Jasmine Holness - deputy director of research, Ministry of Agriculture and Lands

"ANY RESEARCHER requires an enquiring mind. To what level does our institutions encourage enquiry? It begins - not necessarily at the primary level - but definitely at the level where a high school student begins to develop an interest in a career path, in a what you would call a vocation because the idea of coming out and working for somebody is not necessarily the way that one goes these days.

So we need to look at it as a vocation and we have to think of delivering agriculture and agricultural knowledge in such a way that it develops an interest, a child develops an interest in it, just as how he wants to become a lawyer (or) a doctor.

AGRICULTURE IN SCHOOLS

We now have to look at the delivery of agricultural education from the high school level. When I look for instance in one of the newspapers (that) has the CXC curriculum and whatever it is they put out and what I see, the questions being asked, the responses or what is being taught by these persons who are supposed to be the resource persons, I wonder if I learnt the same agriculture as they did.

The fundamental thing is that it has to start from an education point of view, both on a social level as well as an educational level, that agriculture must be seen as a good option for vocation."


Research necessary for development

Balteano Duffus - agribusiness consultant

"THE MORE relevant issues to me are the institutional capacity of the existing institutions to deliver and the relevance of the existing curriculum.

Liberalisation and globalisation have been accompanied by increasingly more intense competition driven by even more stringent and more demanding customers, rapidly changing technology. Therefore, to compete effectively in such an environment requires greater efficiency, more responsiveness to customers and the adoption of new technologies more rapidly.

MAJOR CHALLENGES

Two of the major challenges facing the Jamaican educational institutions responsible for providing agricultural education are their research capabilities, and the level of literacy and the numeracy scale of the large base of farmers that we have because it is no use developing curricula and the people to which you would get to eventually are not in a position to accept.

Also, there is the issue of the communication between what we previously called extension officers and farmers in that extension officers would go into the farm and they would try to tell the farmers what they have learned at these various institutions. But in many cases research has shown that given local conditions, there are things that the farmers know that could be of assistance to the extension officers which could be incorporated into the knowledge base and disseminated more widely.

Also indigenous research ought to be done for the basis of development. Now, my question is, how much research is being done and what has been the contribution of the University of the West Indies because in the world that we are today, for example, countries are using different methods of keeping out goods from their borders. For example, the whole question of traceability and farmers competence, we have got to look at the competence of our farmers in the context of the people with whom we compete and more often than not farmers like, for example, in Europe have to present certificates which show their competency.


"Non-formal education is just as important"
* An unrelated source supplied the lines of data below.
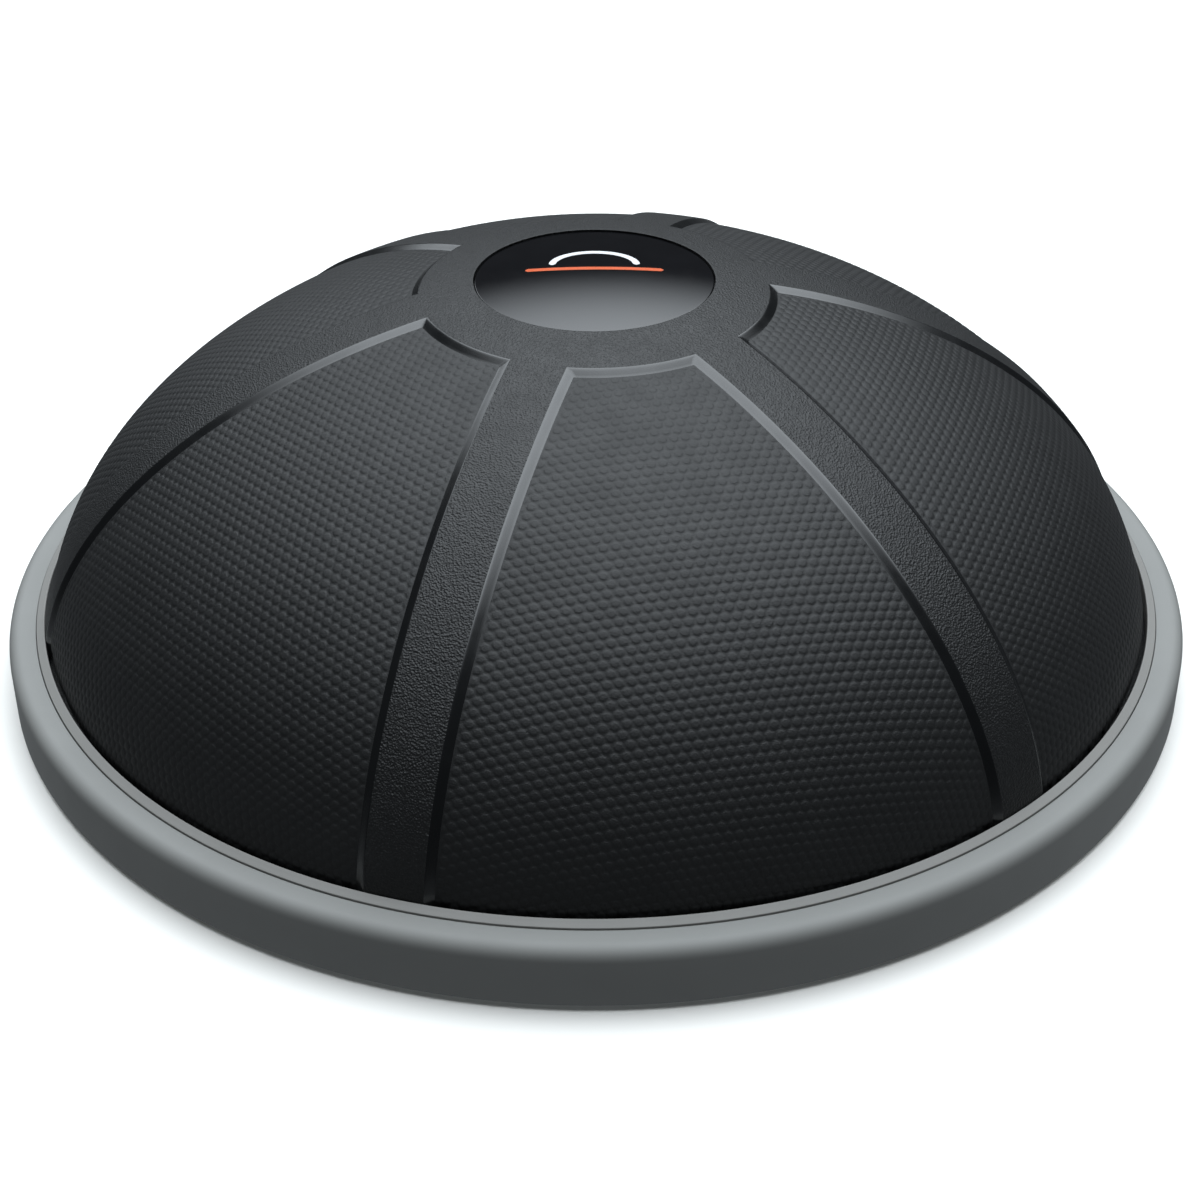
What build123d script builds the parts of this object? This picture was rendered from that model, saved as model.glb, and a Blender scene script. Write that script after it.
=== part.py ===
from build123d import *
import os
from math import cos, pi, radians, sin

os.makedirs("parts", exist_ok=True)

# Balance dome trainer: an inflated half ball, clamped by its foot bead on a round platform.
# Millimetres. Z is up from the surface that the rubber feet stand on, and -Y is the front.

# Platform
platform_radius = 295.0
rim_corner = 6.5            # rounding of the rim's outer top edge
wall = 3.0                  # rim wall, covers and flanges
underside = 3.0             # the flat bottom, lifted by the feet
ring_top = 35.0             # top of the clamp ring
ring_step = 2.7             # the rim's top lies this much below the clamp ring's crest
ring_fall = 2.0             # the clamp ring's top slopes down outwards by this much
rim_top = ring_top - ring_step

# Dome, from its foot at the clamp ring to the crown
dome_foot = 276.5
dome_reach = 278.8          # radius where the dome's curve would turn vertical
dome_rise = 184.0
dome_dip = 19.9             # that turning point lies this much below the clamp ring's top
dome_power = 1.78
dome_root = 1.95
skin = 3.5
strip_half_width = 13.6
crown_radius = 83.7
panel_depth = 2.0
panel_turn = 12.2           # a panel's centre lies this many degrees right of the front
panel_count = 6

# Badge and its seat
badge_radius = 56.9
badge_edge = 2.2
badge_crown = 3.4
badge_sink = 0.9            # the badge's edge lies this much below the seat's lip
seat_radius = 57.6
pad_radius = 54.0
pad_thickness = 0.8

# Clearances
slip = 0.1                  # round a piece that fits snugly
gap = 0.3                   # between mouldings

# Shared details
edge_rounding = 0.8
fine_rounding = 0.5
overlap = 0.5               # bosses and ribs run this far into the wall above them

# Heights inside the platform
cover_top = underside + wall
deck_top = 24.5
deck = 2.5
channel_floor = 19.5
membrane = 2.0
bead_bottom = channel_floor + membrane
bead_top = 25.5
bead_edge = 1.0             # thickness that the bead's inner edge loses to its slope
bead_root = 2.0             # the slope meets the dome's wall this much above the bead
flange_top = bead_top + wall

# Radii inside the platform
plateau_radius = 258.0
channel_inner = 264.0
slope_shift = 1.0           # shift between the two faces of a sheet, down the channel's slope
bead_inner = 266.0
bead_outer = 281.5
land_inner = 281.8
base_radius = 291.4
flange_radius = 290.6
flange_chamfer = 1.2
ring_outer = 281.1
ring_bore = dome_foot + 0.4

# Fasteners
screw_circle = 286.0
screw_count = 12
boss_radius = 3.0
pilot_radius = 1.5
pilot_depth = 14.0
thread_radius = 1.45
screw_length = 14.0
screw_tip = 1.5
head_radius = 3.1
head_height = 1.6
head_angle = 90
drive_length = 3.2
drive_width = 0.8
drive_depth = 0.9
cover_screw_circle = 150.0
cover_screw_count = 6
cover_screw_start = 30
cover_post_radius = 4.0
cover_pilot_depth = 12.0
ring_post_radius = 3.8

# Ribs of the base
rib_width = 2.5
rib_count = 12
outer_rib_start = 254.0
rib_circles = (205.0, 100.0)
hub_radius = 32.0
base_port_radius = 9.5

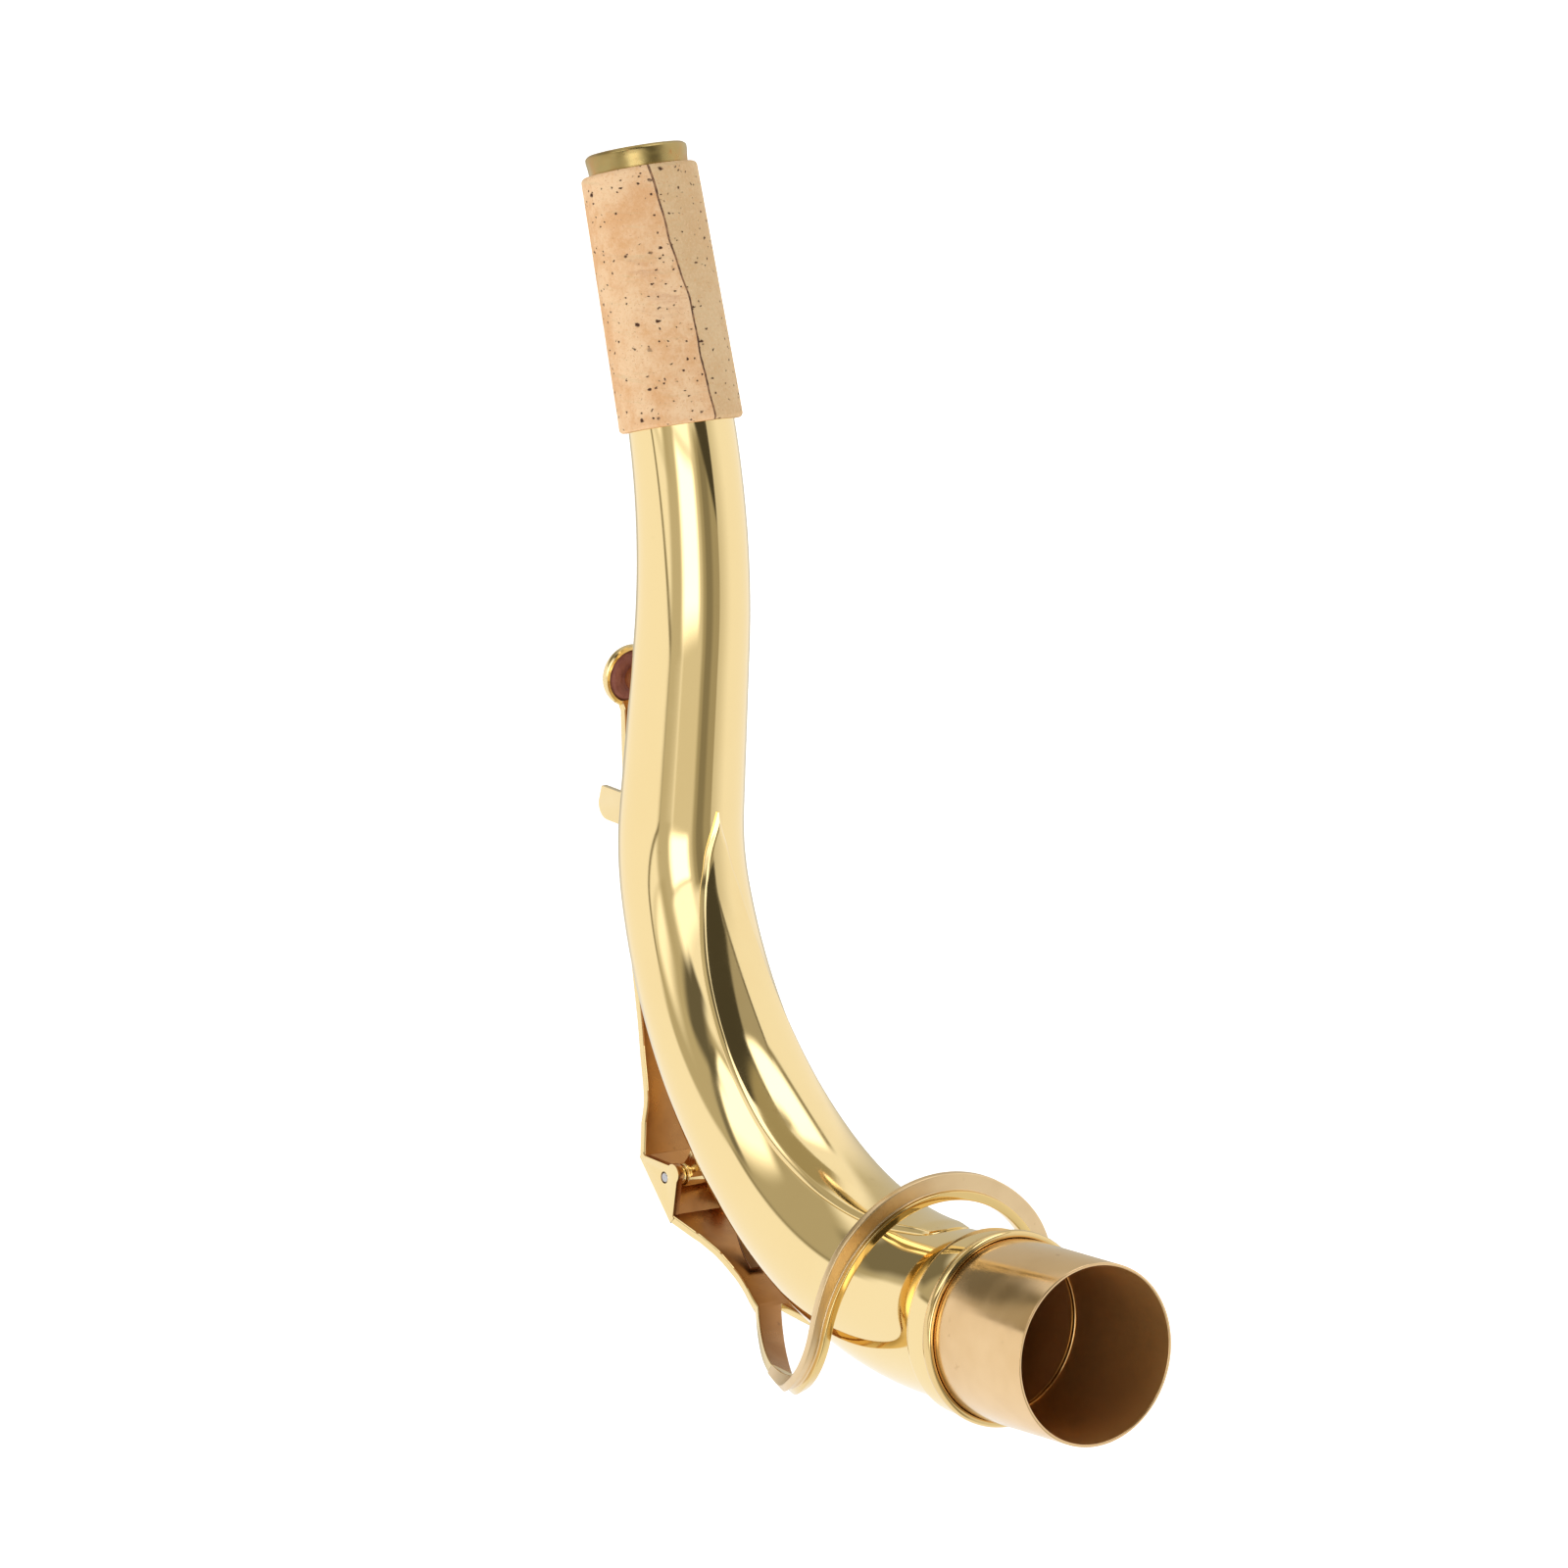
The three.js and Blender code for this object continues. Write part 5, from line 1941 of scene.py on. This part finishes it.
    def _collar(self, side: Side) -> Object:
        """A collar between an ear and the barrel.

        Args:
            side: Which side it is on.

        Returns:
            The collar.
        """
        near = self.barrel_half + self.gap
        far = near + self.collar_length + self.gap / 2
        bore, radius = self.rod_bore - self.gap / 2, self.collar_radius
        waist = radius - self.collar_waist
        profile = filleted(
            [
                (bore, near),
                (radius, near),
                (radius, near + 0.5),
                (waist, near + 0.7),
                (waist, far - 0.7),
                (radius, far - 0.5),
                (radius, far),
                (bore, far),
            ],
            0.12,
        )
        if side is Side.NEAR:
            profile = [(r, -h) for r, h in reversed(profile)]
        name = side.name.lower()
        piece = self._rod(f"pivot_collar_{name}", profile)
        materials = [self.finishes.key]
        return FITTER.fit(piece, KEY_BODY, materials, "lacquered_brass", f"hinge_collar_{name}")

    def _pin(self) -> Object:
        """The pivot rod, plain at the near ear and with a slotted head at the far one.

        Returns:
            The rod.
        """
        radius, head = self.rod_radius, self.yoke_half_width + self.gap / 2
        top = head + self.head_height
        near = -self.yoke_half_width
        profile = filleted(
            [
                (ON_AXIS, near),
                (radius - 0.15, near),
                (radius, near + 0.2),
                (radius, head),
                (self.head_radius, head),
                (self.head_radius, top),
                (ON_AXIS, top),
            ],
            0.15,
        )
        rod = self._rod("pivot_rod", profile)
        outline = box(-3, -self.slot_half_width, 3, self.slot_half_width)
        slot = self._plate("rod_slot", outline, top - 0.3, top + 1)
        WORKSHOP.combined(rod, [slot], "DIFFERENCE")
        return FITTER.fit(rod, KEY_BODY, [self.finishes.steel], "rod_steel", "hinge_rod")


def path_normal(middles: Sequence[Vector], i: int, first: Vector) -> Vector:
    """The way out from a path in the plane of the bend.

    Args:
        middles: Points of the path.
        i: Number of the point.
        first: A way that points outward.

    Returns:
        A unit way, square to the path at the point.
    """
    way = middles[min(i + 1, len(middles) - 1)] - middles[max(i - 1, 0)]
    normal = Vector((-way.z, 0, way.x)).normalized()
    return -normal if normal.dot(first) < 0 else normal


# ---------------------------------------------------------------------------
# The octave key
# ---------------------------------------------------------------------------


@dataclass
class PadCup(Assembly):
    """The pad cup and its leather pad."""

    station: float = 137.65
    pad_lift: float = 5.7
    rim_lift: float = 5.9
    radius: float = 4.8
    depth: float = 1.9
    wall: float = 0.55
    lip: float = 0.85
    corner: float = 1.3
    pad_radius: float = 3.88
    pad_thickness: float = 1.33
    pad_crown: float = 0.16
    pad_edge: float = 0.42
    pad_edge_start: float = 0.86
    mark_depth: float = 0.1
    mark_radius: float = 2.05
    mark_width: float = 0.28
    sides: int = 80

    def build(self) -> list[Object]:
        """Makes the cup and the pad."""
        return [self._cup(), self._pad()]

    def _cup(self) -> Object:
        """The turned cup, with a rolled rim.

        Returns:
            The cup.
        """
        frame = self.line.frame(self.station)
        rim = self.line.radius(self.station) + self.rim_lift
        back = rim + self.depth
        inner = self.radius - self.wall
        lip = self.radius - self.lip
        curve = []
        for angle in spaced(0, math.pi / 2, 8):
            r = self.radius - self.corner + self.corner * math.cos(angle)
            curve.append((r, back - self.corner + self.corner * math.sin(angle)))
        outline = [(inner, rim + 0.5), (lip, rim + 0.32), (lip + 0.05, rim + 0.12)]
        outline += [(lip + 0.2, rim), (self.radius - 0.2, rim), (self.radius, rim + 0.2)]
        outline += [*curve, (ON_AXIS, back), (ON_AXIS, back - self.wall), (inner, back - self.wall)]
        shell = Shell.turned(outline, frame.point, frame.outer, self.sides)
        piece = WORKSHOP.mesh("cup", shell)
        return FITTER.fit(piece, KEY_BODY, [self.finishes.key], "lacquered_brass", "pad_cup")

    def _pad(self) -> Object:
        """The stuffed pad, crowned, with the mark of the pip's rim.

        Returns:
            The pad.
        """
        frame = self.line.frame(self.station)
        face = self.line.radius(self.station) + self.pad_lift
        top = face + self.pad_thickness
        outline = [(ON_AXIS, face - self.pad_crown)]
        for t in spaced(0.08, 1, 26):
            r = self.pad_radius * t
            crown = -self.pad_crown * (1 - t**4)
            mark = self.mark_depth * math.exp(-(((r - self.mark_radius) / self.mark_width) ** 2))
            edge = self.pad_edge * smoothstep(t, self.pad_edge_start, 1.0) ** 2
            outline.append((r, face + crown + mark + edge))
        outline += [(self.pad_radius, top - 0.1), (self.pad_radius - 0.2, top), (ON_AXIS, top)]
        shell = Shell.turned(outline, frame.point, frame.outer, self.sides)
        piece = WORKSHOP.mesh("leather_pad", shell)
        FITTER.fit(piece, KEY_BODY, [self.finishes.leather], "pad_leather", "octave_pad")
        return piece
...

Dr. Francis Aseidu - country representative, Caribbean Agricultural Development and Research Institute (CARDI)

"I THINK where we seem to be having a great problem is what happens after that education and perhaps many of us who have come through the agricultural educational system will agree with me, that agriculture perhaps is the only discipline that spans several faculties in any university.

You go from life sciences through humanities, through economics, through almost all the departments in every university. As a discipline, it prepares individuals for life. Now, I think what is happening is how we apply the knowledge and the skills that we have acquired. As the PS (permanent secretary in the Ministry of Agriculture and Lands) said agriculture is a business and that's where we should be looking towards.

PLACING EMPHASIS

So far, I think we have spent quite a time on the formal agricultural educational system. Mr. Shand alluded to the other side which is the non-formal because of obviously his agency. I think non-formal agricultural education is of equal importance as the formal educational courses that take place in the tertiary and secondary schools and for the non-formal education, the emphasis obviously is on the recipients or the farmers. Technology transfer is one of the things that perhaps we should embrace and strengthen. In this respect, CARDI, as one of its mandates is to generate and provide the extension and dissemination of the various technologies to the farming community.

Mr. Duffus also touched on the point of feedback mechanism between the persons transferring the knowledge and the recipients. In fact, we just recently concluded a study funded by the CTU which looked at what is called the farmer experimentation and innovation because farmers by their own right do experiment and they live by trial and error because their backs are against the wall.